__Given material__

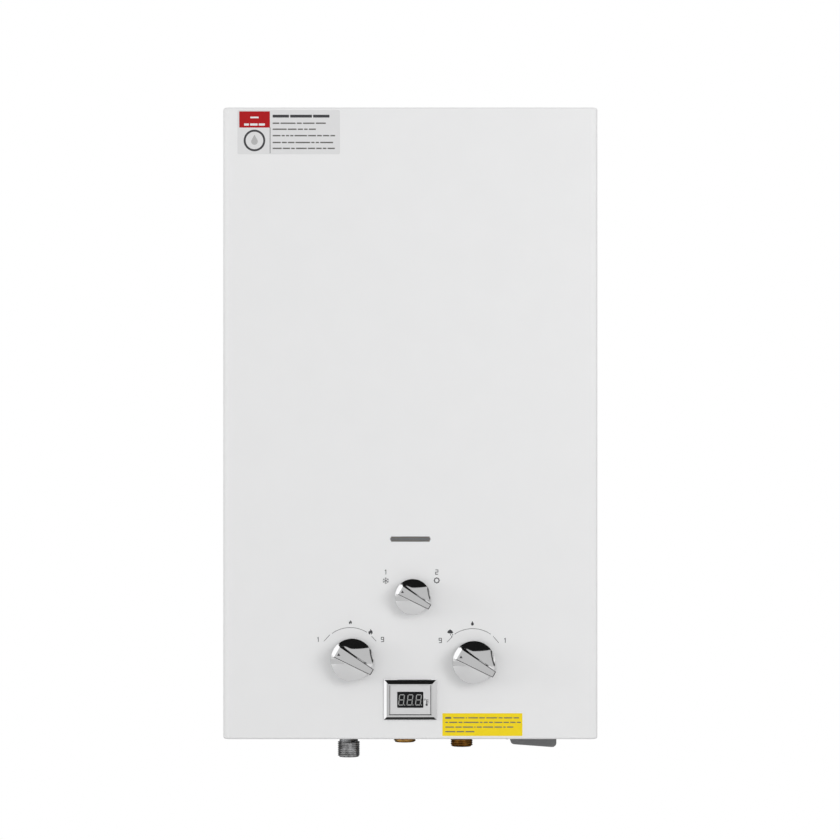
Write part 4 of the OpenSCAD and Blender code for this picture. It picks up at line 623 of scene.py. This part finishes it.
def make_display():
    cx, cy = DISPLAY
    bezel = Builder()
    profile = [(0.0, 0.0), (0.0, 1.35), (0.45, 1.75), (2.6, 3.3), (4.1, 4.22), (4.3, 4.3), (4.45, 4.3),
               (5.35, 3.86), (5.40, 3.74), (5.40, -8.0), (3.2, -8.0), (3.2, 0.0)]
    frame_rings(bezel, profile, 49.3, 37.6, cx, cy)
    ring = bezel.piece("display_frame", "chrome", slot="chrome", smooth=False)
    soften(ring, 0.12, 2, 15)
    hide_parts("display_bezel")
    digits = Builder()
    place = on_face(BEZEL_OUT - 0.8)
    slant = math.tan(math.radians(7))
    half_w, half_h, bar = 2.25, 4.75, 0.80

    def put(points, dx):
        digits.prism([(cx - 0.3 + dx + x + y * slant, cy - 0.1 + y) for x, y in points], place, 0.0, 0.05)

    def segment(x0, y0, x1, y1):
        """A bar with pointed ends between two joints of the number."""
        d = Vector((x1 - x0, y1 - y0))
        u = d.normalized()
        v = Vector((-u.y, u.x)) * bar / 2
        a, z = Vector((x0, y0)) + u * 0.18, Vector((x1, y1)) - u * 0.18
        p, q = a + u * bar / 2, z - u * bar / 2
        return [(a.x, a.y), (p.x + v.x, p.y + v.y), (q.x + v.x, q.y + v.y), (z.x, z.y),
                (q.x - v.x, q.y - v.y), (p.x - v.x, p.y - v.y)]

    for i in (-1, 0, 1):
        dx = 7.9 * i
        for y in (-half_h, 0.0, half_h):
            put(segment(-half_w, y, half_w, y), dx)
        for x in (-half_w, half_w):
            put(segment(x, 0.0, x, half_h), dx)
            put(segment(x, -half_h, x, 0.0), dx)
        put(arc_points(half_w + 1.15, -half_h, 0.5, 0, 330, 12), dx)
    digits.piece("display_digits", "segment", slot="smoked")
    mark = Builder()
    # a degree ring and a small thermometer
    place = on_face(BEZEL_OUT - 0.4)
    mark.strip(arc_points(13.5, 37.4, 0.45, 0, 345, 24), arc_points(13.5, 37.4, 0.85, 0, 345, 24),
               place, 0.0, 0.03, closed=True)
    mark.prism(rounded(15.3, 35.4, 0.75, 4.4, 0.3), place, 0.0, 0.030)
    mark.prism(arc_points(15.3, 32.6, 1.05, 0, 345, 24), place, 0.0, 0.034)
    for h in (37.1, 35.7, 34.3):
        mark.prism(line_box(15.6, h, 17.0, h, 0.5), place, 0.0, 0.032)
    mark.piece("display_degree_mark", "ink", slot="silver_panel")


# ---------------------------------------------------------------- turned fittings

COLUMNS = 96
PITCH = 1.814
THREAD_DEPTH = 0.85
THREAD_R = 10.4775
BORE_R = 6.5


def thread_cut(z, angle):
    """Depth of the thread's valley at a height and an angle, from 0 at the crest to THREAD_DEPTH."""
    phase = (z / PITCH - angle / (2 * math.pi)) % 1.0
    wave = abs(2.0 * phase - 1.0)
    return THREAD_DEPTH * min(1.0, max(0.0, (wave - 0.36) / 0.56))


def turned(b, cx, rows, cy=PIPE_Y, hex_af=None):
    """A closed ring of rows (radius, height, kind): t is threaded, x is cut to a hexagon."""
    verts, n = [], len(rows)
    for r, z, kind in rows:
        for j in range(COLUMNS):
            a = 2 * math.pi * j / COLUMNS
            q = r
            if kind == "t":
                q = r - thread_cut(z, a)
            elif kind == "x":
                off = (a + math.pi / 6) % (math.pi / 3) - math.pi / 6
                q = min(r, hex_af / 2 / math.cos(off))
            verts.append((cx + q * math.cos(a), cy + q * math.sin(a), z))
    faces = []
    for i in range(n):
        k = (i + 1) % n
        for j in range(COLUMNS):
            m = (j + 1) % COLUMNS
            faces.append((i * COLUMNS + j, i * COLUMNS + m, k * COLUMNS + m, k * COLUMNS + j))
    b.add(verts, faces)


def up(h):
    return h - HALF_H


def thread_rows(end, top, r, chamfer=1.2, step=0.15):
    """Rows of a thread from its chamfered end upwards."""
    rows = [(r - 2.6, end, ""), (r - chamfer - 0.35, end, "")]
    count = int((top - end) / step)
    for i in range(count + 1):
        z = end + (top - end) * i / count
        fade = min(1.0, (z - end) / chamfer)
        limit = r - chamfer * (1 - fade) - (0.25 if i == 0 else 0.0)
        rows.append((limit, z, "t"))
    return rows


def fitting(name, node, x, drop, thread_l, neck_r, top, material, hex_af=26.0):
    """A threaded connection with its flange and hexagon, drop below the casing and thread_l long."""
    b = Builder()
    r, bore = THREAD_R, BORE_R
    end = up(-drop)
    flange_low, flange_t = up(2.6), 3.0
    thread_top = min(end + thread_l, flange_low - 0.6)
    rows = thread_rows(end, thread_top, r)
    rows += [(r, thread_top + 0.02, ""), (neck_r, thread_top + 0.5, ""), (neck_r, flange_low, ""),
             (13.7, flange_low, ""), (14.0, flange_low + 0.3, ""), (14.0, flange_low + flange_t - 0.3, ""),
             (13.7, flange_low + flange_t, ""), (hex_af / 2 - 0.1, flange_low + flange_t, ""),
             (hex_af / 2 / math.cos(math.pi / 6), flange_low + flange_t + 0.05, "x"),
             (hex_af / 2 / math.cos(math.pi / 6), flange_low + flange_t + 4.2, "x"),
             (hex_af / 2 - 0.2, flange_low + flange_t + 5.0, "x"),
             (9.0, flange_low + flange_t + 5.0, ""), (9.0, top - 0.3, ""), (8.7, top, ""),
             (bore + 0.3, top, ""), (bore, top - 0.3, ""), (bore, end + 0.8, ""), (bore + 0.6, end, "")]
    turned(b, x, rows, hex_af=hex_af)
    for side in (-1, 1):
        ear = [(x - 5, PIPE_Y + side * 11), (x - 5, PIPE_Y + side * 19)]
        ear += [(x + 5 * math.sin(t), PIPE_Y + side * (19 + 5 * math.cos(t)))
                for t in (math.radians(a) for a in range(-75, 76, 15))]
        ear += [(x + 5, PIPE_Y + side * 19), (x + 5, PIPE_Y + side * 11)]
        b.prism(ear, lambda u, v, w: (u, v, w), flange_low, flange_low + flange_t)
    piece = b.piece(name, material, slot=material, smooth=True)
    piece.modifiers.new("normals", "WEIGHTED_NORMAL").keep_sharp = True
    split = piece.modifiers.new("edges", "EDGE_SPLIT")
    split.split_angle = math.radians(38)
    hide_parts(node)
    return piece


def make_fittings():
    fitting("gas_inlet_threaded", "gas_inlet_fitting", -59.1, 23.9, 14.3, 8.75, up(53.0), "zinc")
    fitting("cold_inlet_threaded", "cold_inlet_fitting", 48.9, 13.9, 13.4, 9.58, up(34.0), "aged_brass")
    fitting("hot_outlet_threaded", "hot_outlet_fitting", -5.5, 9.7, 9.2, 9.58, up(17.6), "brass")


# ---------------------------------------------------------------- knobs

KNOB_GAP = 0.8


def make_pointers():
    """The printed triangle on each grip's wide end, placed from the knob's centre and front."""
    marks = (
        ("gas", -54.1 - 12.2, 75.0 + 5.3, 21.0, 1.75),
        ("water", 59.3 - 12.2, 72.8 + 5.3, 21.0, 1.7),
        ("season", 2.3 - 9.5, 133.6 + 4.8, 18.0, 1.6),
    )
    for name, x, h, thick, size in marks:
        b = Builder()
        corners = [math.radians(a) for a in (0, 120, 240)]
        b.prism([(x + size * math.sin(a), h + size * math.cos(a)) for a in corners],
                on_face(KNOB_GAP + thick), 0.0, 0.03)
        b.piece(name + "_pointer_mark", "ink", body=name + "_control", slot="chrome")


# ---------------------------------------------------------------- assembly

def dress_nodes():
    slots = {s["node"]: s["material_slot"] for s in frame["record"]["subparts"]}
    for name, obj in NODES.items():
        for holder in obj.material_slots:
            holder.material = MAT[slots[name]]
    for name in ("gas_knob", "water_knob", "season_knob"):
        soften(NODES[name], 0.22, 3, 25, weld=True)
    soften(NODES["battery_lid"], 0.5, 3, 35, weld=True)
    soften(NODES["display_panel"], 0.3, 2, 30, weld=True)


make_camera()
make_world()
area_lamp("key", (1.25, -1.75, 0.45), 1.1, 12.0)
area_lamp("fill", (-1.6, -2.0, 0.6), 1.6, 3.0)
area_lamp("side", (-2.6, -0.85, 0.15), 1.0, 13.0)
make_floor()
MAT = make_materials()
dress_nodes()
make_prints()
make_labels()
make_grille()
make_display()
make_fittings()
make_pointers()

__Given problem__
Find the line containing "hide_parts(node)", then output it and every line after it to the end of the data, exactly.

__The answer__
    hide_parts(node)
    return piece


def make_fittings():
    fitting("gas_inlet_threaded", "gas_inlet_fitting", -59.1, 23.9, 14.3, 8.75, up(53.0), "zinc")
    fitting("cold_inlet_threaded", "cold_inlet_fitting", 48.9, 13.9, 13.4, 9.58, up(34.0), "aged_brass")
    fitting("hot_outlet_threaded", "hot_outlet_fitting", -5.5, 9.7, 9.2, 9.58, up(17.6), "brass")


# ---------------------------------------------------------------- knobs

KNOB_GAP = 0.8


def make_pointers():
    """The printed triangle on each grip's wide end, placed from the knob's centre and front."""
    marks = (
        ("gas", -54.1 - 12.2, 75.0 + 5.3, 21.0, 1.75),
        ("water", 59.3 - 12.2, 72.8 + 5.3, 21.0, 1.7),
        ("season", 2.3 - 9.5, 133.6 + 4.8, 18.0, 1.6),
    )
    for name, x, h, thick, size in marks:
        b = Builder()
        corners = [math.radians(a) for a in (0, 120, 240)]
        b.prism([(x + size * math.sin(a), h + size * math.cos(a)) for a in corners],
                on_face(KNOB_GAP + thick), 0.0, 0.03)
        b.piece(name + "_pointer_mark", "ink", body=name + "_control", slot="chrome")


# ---------------------------------------------------------------- assembly

def dress_nodes():
    slots = {s["node"]: s["material_slot"] for s in frame["record"]["subparts"]}
    for name, obj in NODES.items():
        for holder in obj.material_slots:
            holder.material = MAT[slots[name]]
    for name in ("gas_knob", "water_knob", "season_knob"):
        soften(NODES[name], 0.22, 3, 25, weld=True)
    soften(NODES["battery_lid"], 0.5, 3, 35, weld=True)
    soften(NODES["display_panel"], 0.3, 2, 30, weld=True)


make_camera()
make_world()
area_lamp("key", (1.25, -1.75, 0.45), 1.1, 12.0)
area_lamp("fill", (-1.6, -2.0, 0.6), 1.6, 3.0)
area_lamp("side", (-2.6, -0.85, 0.15), 1.0, 13.0)
make_floor()
MAT = make_materials()
dress_nodes()
make_prints()
make_labels()
make_grille()
make_display()
make_fittings()
make_pointers()